Christian, whatever you may face this week, God the Father is on His throne, governing all His creatures and all of their actions. Jesus Christ is sitting at His right hand, interceding on your behalf. And the Holy Spirit dwells within you, comforting, guiding and empowering you to die unto sin and live unto righteousness. God is with us. When we are brought low, God Himself lifts us up. When we are poor, God Himself makes us rich with every spiritual blessing. When affliction is pressing in on us from every side, God Himself is our comforter. And in the end, whatever enemy may assail us, even death itself, we can face it because God has won the battle. God is with us. He is our refuge and strength and He is very present.

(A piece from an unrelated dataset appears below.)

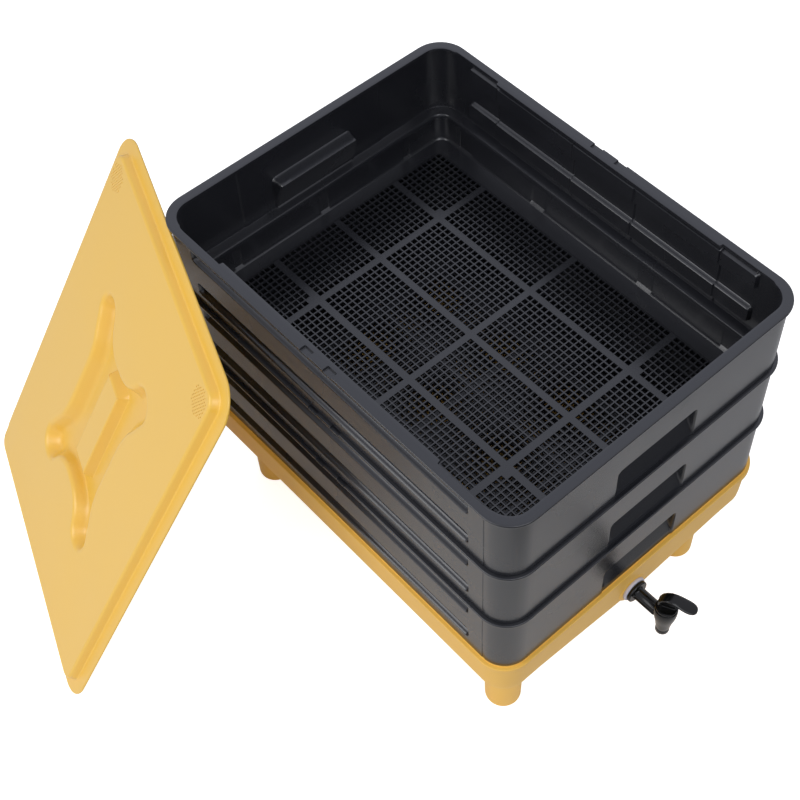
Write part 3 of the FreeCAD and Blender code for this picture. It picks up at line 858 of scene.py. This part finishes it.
def lid_pose():
    """The lid stands on a short edge and leans on the corner of the top tray, just under its rim."""
    turn = math.radians(LID_TURN)
    lean = math.acos((RIM_TOP - LID_BELOW_RIM) / (2 * HALF_Y))
    u = Vector((math.cos(turn), math.sin(turn), 0))
    level = Vector((-math.sin(turn), math.cos(turn), 0))
    v = level * math.sin(lean) + Vector((0, 0, math.cos(lean)))
    n = u.cross(v)
    corner = Vector((-STRAIGHT_X, STRAIGHT_Y, 0)) - level * (RIM_R - WALL_OUT)
    reach = 2 * HALF_Y * math.sin(lean) + LID_T * math.cos(lean) + LID_GAP
    middle = corner - level * reach + u * LID_SIDEWAYS + Vector((0, 0, LID_T * n.z)) + v * HALF_Y
    return lambda p: tuple(middle + u * p[0] + v * p[1] + n * p[2])


def make_lid():
    stand = lid_pose()
    verts, faces = join([lid_skin(), lid_under()])
    lid = make_object("lid_cover", ([stand(p) for p in verts], faces), lid_plastic, sharp=40)
    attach(lid, "lid")
    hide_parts("lid")


make_lid()


# Tap

def make_washer():
    back = WASHER_BACK
    profile = [(9.3, back), (14.6, back), (15.2, back + 0.3), (15.5, back + 0.9), (15.5, PAD_Y - 0.9),
               (15.2, PAD_Y - 0.3), (14.6, PAD_Y), (9.3, PAD_Y), (9.3, back)]
    washer = make_object("tap_seal", lathe(profile, (0, 0, TAP_Z), "y"), seal_rubber)
    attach(washer, "base")
    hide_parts("tap_washer")


def make_valve():
    """Stub, flange, barrel with its two ribs, cup and nozzle."""
    stub_end, back = -245.4, WASHER_BACK
    barrel = [(0, stub_end), (8.6, stub_end), (9.0, stub_end - 0.5), (9.0, back - 0.1),
              (13.2, back - 0.1), (13.7, back - 0.6), (13.8, back - 1.4), (13.8, back - 3.6),
              (13.5, back - 4.3), (12.8, back - 4.8), (9.0, back - 4.8), (8.0, back - 5.6),
              (7.3, back - 7.0), (7.1, CUP_Y + 8.0)]
    cup = [(3.6, 120.0), (3.6, 106.3), (6.9, 106.3), (7.5, 106.5), (7.8, 107.1), (7.8, 112.0),
           (7.6, 112.8), (7.4, 113.6), (7.8, 115.0), (8.5, 119.0), (9.5, 126.0), (10.9, 133.0),
           (12.1, 138.6), (12.7, 143.6), (12.9, 147.0), (12.9, 152.6), (12.6, 153.6), (11.8, 154.0),
           (0, 154.0)]
    tall, thin = 8.2, 1.2
    skin = join([
        lathe(barrel, (0, 0, TAP_Z), "y"),
        lathe(cup, (0, CUP_Y, 0), "z"),
        slab(-tall, tall, CUP_Y + 10, back - 4.0, TAP_Z - thin, TAP_Z + thin, 0.5),
        slab(-thin, thin, CUP_Y + 10, back - 4.0, TAP_Z - tall, TAP_Z + tall, 0.5),
    ])
    valve = make_object("tap_valve", skin, tap_plastic)
    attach(valve, "base")
    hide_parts("tap_body")


def lever_skin():
    """Arched lever that ends in a rounded paddle, drawn along -Y from the middle of the cup."""
    # place along Y, height, width and thickness
    sections = [(6.4, 156.4, 8.0, 5.2), (7.8, 162.5, 8.8, 5.0), (7.6, 168.4, 9.8, 4.8),
                (5.6, 172.8, 10.6, 4.6), (2.0, 175.6, 11.6, 4.4), (-2.5, 176.6, 12.8, 4.3),
                (-7.5, 175.8, 14.0, 4.2), (-12.5, 173.8, 15.2, 4.1), (-17.5, 171.4, 16.0, 4.0),
                (-22.0, 169.6, 16.2, 3.9), (-26.0, 168.3, 15.2, 3.7), (-29.2, 167.5, 12.8, 3.3),
                (-31.2, 167.0, 9.2, 2.8), (-32.3, 166.8, 4.6, 2.1)]
    ring, last = 16, len(sections) - 1
    verts, faces = [], []
    points = [Vector((0, y, z)) for y, z, _, _ in sections]
    for i, (_, _, wide, thick) in enumerate(sections):
        along = (points[min(i + 1, last)] - points[max(i - 1, 0)]).normalized()
        up = Vector((1, 0, 0)).cross(along)
        for k in range(ring):
            c, s = math.cos(2 * math.pi * k / ring), math.sin(2 * math.pi * k / ring)
            across = wide / 2 * math.copysign(abs(c) ** 0.6, c)
            over = thick / 2 * math.copysign(abs(s) ** 0.8, s)
            verts.append(tuple(points[i] + Vector((across, 0, 0)) + up * over))
    for i in range(last):
        for k in range(ring):
            n = (k + 1) % ring
            faces.append((i * ring + k, i * ring + n, (i + 1) * ring + n, (i + 1) * ring + k))
    faces.append(tuple(range(ring)))
    faces.append(tuple(last * ring + k for k in reversed(range(ring))))
    return verts, faces


def turned_key(p):
    """Turns a point of the key to the pictured angle and sets it over the cup."""
    a = math.radians(KEY_TURN)
    c, s = math.cos(a), math.sin(a)
    return (p[0] * c - p[1] * s, CUP_Y + p[0] * s + p[1] * c, p[2])


def make_key():
    """Plug and cap, the bar across the cap, and the lever."""
    plug = [(0, 120.4), (5.7, 120.4), (5.75, 121.0), (5.75, 154.3), (11.3, 154.3), (11.8, 154.7),
            (12.0, 155.3), (12.0, 156.6), (11.7, 157.2), (11.0, 157.5), (9.0, 157.5), (8.4, 157.1),
            (0, 157.1)]
    verts, faces = join([
        lathe(plug, (0, 0, 0), "z"),
        slab(-3.2, 3.2, -9.4, 9.4, 156.0, 160.4, 1.0),
        lever_skin(),
    ])
    key = make_object("tap_lever", ([turned_key(p) for p in verts], faces), tap_plastic)
    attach(key, "tap_key")
    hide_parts("tap_key")


def dress_nodes():
    """The inner washer and the nut keep their own solids."""
    for name, material in (("tap_inner_washer", seal_rubber), ("tap_nut", tap_plastic)):
        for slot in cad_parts[name].material_slots:
            slot.material = material


dress_nodes()
make_washer()
make_valve()
make_key()


# Camera, light and floor, in metres

def make_camera():
    data = bpy.data.cameras.new("camera")
    data.lens = 67.8756
    data.sensor_width = 36.0
    data.shift_x = -0.025564
    data.shift_y = -0.010772
    data.clip_end = 50.0
    camera = bpy.data.objects.new("camera", data)
    camera.location = (-0.67513, -0.72426, 1.59617)
    camera.rotation_euler = (0.630437, 0.026703, -0.730153)
    bpy.context.collection.objects.link(camera)
    bpy.context.scene.camera = camera


def math_node(tree, operation, first, second):
    node = tree.nodes.new("ShaderNodeMath")
    node.operation = operation
    tree.links.new(first, node.inputs[0])
    tree.links.new(second, node.inputs[1])
    return node.outputs[0]


def make_world():
    """White for the camera and for reflections, and a softer, slightly blue light on the object."""
    world = bpy.data.worlds.new("studio")
    bpy.context.scene.world = world
    world.use_nodes = True
    tree = world.node_tree
    background = tree.nodes["Background"]
    rays = tree.nodes.new("ShaderNodeLightPath").outputs
    seen = math_node(tree, "MAXIMUM", rays["Is Camera Ray"], rays["Is Glossy Ray"])
    strength = map_range(tree, seen, (0.0, 1.0), (0.5, 1.0))
    tree.links.new(strength, background.inputs["Strength"])
    tint = mix_colours(tree, rays["Is Camera Ray"], (0.88, 0.90, 1.0), (1.0, 1.0, 1.0))
    tree.links.new(tint, background.inputs["Color"])


def lamp(name, place, target, size, power, colour):
    data = bpy.data.lights.new(name, "AREA")
    data.shape = "SQUARE"
    data.size = size
    data.energy = power
    data.color = colour
    obj = bpy.data.objects.new(name, data)
    obj.location = place
    obj.rotation_euler = (Vector(target) - Vector(place)).to_track_quat("-Z", "Y").to_euler()
    bpy.context.collection.objects.link(obj)


def floor_paint():
    """Pale floor colour, painted dark in front of the object as painted shade, so the walls facing it
    reflect and catch less light; the camera sees it white.
    """
    mat = bpy.data.materials.new("floor_white")
    mat.use_nodes = True
    tree = mat.node_tree
    shade = tree.nodes["Principled BSDF"]
    shade.inputs["Roughness"].default_value = 0.9
    shade.inputs["Specular IOR Level"].default_value = 0.0
    place = tree.nodes.new("ShaderNodeTexCoord").outputs["Object"]
    split = tree.nodes.new("ShaderNodeSeparateXYZ")
    tree.links.new(place, split.inputs[0])
    # Painted shade: in front of the object (y below -0.45 m) the floor's colour turns dark grey,
    # though the camera sees it white.
    front = map_range(tree, split.outputs["Y"], (-0.45, -0.64), (0.0, 1.0), "SMOOTHSTEP")
    floor_colour_with_painted_shade = mix_colours(tree, front, (0.88, 0.87, 0.84), (0.12, 0.12, 0.12))
    tree.links.new(floor_colour_with_painted_shade, shade.inputs["Base Color"])
    seen = tree.nodes.new("ShaderNodeLightPath").outputs["Is Camera Ray"]
    glow = tree.nodes.new("ShaderNodeEmission")
    # The glow for the camera is stronger where the painted shade is, so that part still reads white.
    strength = math_node(tree, "MULTIPLY", seen, map_range(tree, front, (0.0, 1.0), (0.78, 1.0)))
    tree.links.new(strength, glow.inputs["Strength"])
    add = tree.nodes.new("ShaderNodeAddShader")
    tree.links.new(shade.outputs[0], add.inputs[0])
    tree.links.new(glow.outputs[0], add.inputs[1])
    tree.links.new(add.outputs[0], tree.nodes["Material Output"].inputs["Surface"])
    return mat


def make_floor():
    mesh = bpy.data.meshes.new("floor")
    mesh.from_pydata([(-6, -6, 0), (6, -6, 0), (6, 6, 0), (-6, 6, 0)], [], [(0, 1, 2, 3)])
    mesh.materials.append(floor_paint())
    floor = bpy.data.objects.new("floor", mesh)
    bpy.context.collection.objects.link(floor)


make_camera()
make_world()
lamp("key_lamp", (-0.5, -2.0, 2.2), (0, 0, 0.3), 1.6, 24, (0.95, 0.97, 1.0))
lamp("side_lamp", (-2.3, 0.5, 1.9), (-0.3, 0.2, 0.2), 1.8, 35, (1.0, 1.0, 1.0))
lamp("sky_lamp", (1.15, 1.25, 2.4), (0, 0, 0.45), 2.2, 3, (0.6, 0.7, 1.0))
make_floor()
bpy.context.scene.view_settings.view_transform = "Standard"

Let’s pray.Heavenly Father, how grateful we are to You for Your presence. How grateful we are to You that You sent Your Son to dwell among us. How grateful we are to You that as Christ ascended on high, He did not leave us without a comforter, but sent the Holy Spirit. Lord, we ask that You would give us a sincere sense of that now, whether that would trouble us as we have not yet repented, or whether that bring us great comfort because all we have left is relying on You, Lord. We ask that You would make Your presence known to us today. It’s in the name of our Savior, Jesus Christ, that we pray. Amen.